Si mette in marcia, intanto, la processione che riporterà il mikoshi al Ketawakamiya jinja. Osserviamo dalla riva del fiume il corteo lento e maestoso di sacerdoti, miko, musicisti, tamburi decorati, portantini con grossi rami di sakaki, danzatori di shishimai, membri delle associazioni di quartiere, con stendardi, laterne, flauti, cimbali: una parata di suoni e colori che si staglia contro i rami in boccio dei sakura che ricadono sull’acqua del fiume.
In contemporanea, nelle strade vicine, si sono mossi impercettibilmente i carri, che, dato il peso di circa 2 tonnellate ciascuno, devono essere tirati da gruppi consistenti di uomini pur poggiando su grandi ruote. Il periplo previsto è lungo e tortuoso, per poter attraversare ogni strada storica della città e le soste richieste numerose durante le quali gruppi di musicisti suonano flauti e tamburi, ragazzi danzano mentre i portatori si ristorano con uno spuntino.
Ma d’improvviso tornano nubi minacciose di pioggia e si diffonde la notizia che gli yatai rientreranno nei loro kura, che la parata non riprenderà.

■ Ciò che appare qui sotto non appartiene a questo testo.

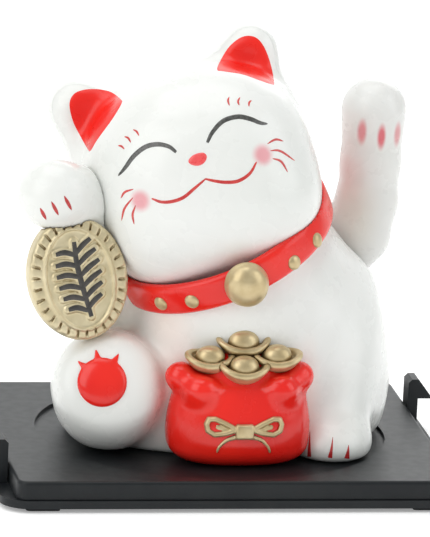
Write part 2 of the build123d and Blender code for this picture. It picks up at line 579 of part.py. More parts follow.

Nello scorcio del pomeriggio sempre più grigio resta ancora il tempo per un’ultima cerimonia nel tempio shintō di un quartiere isolato, con il corredo di danze di giovani miko, di musiche di flauti e tamburi. Un’ultima shishimai prima della pioggia, un’ultima passeggiata lungo le rive del fiume, sotto i ciliegi in pieno boccio. A Hida Furukawa la primavera è finalmente arrivata.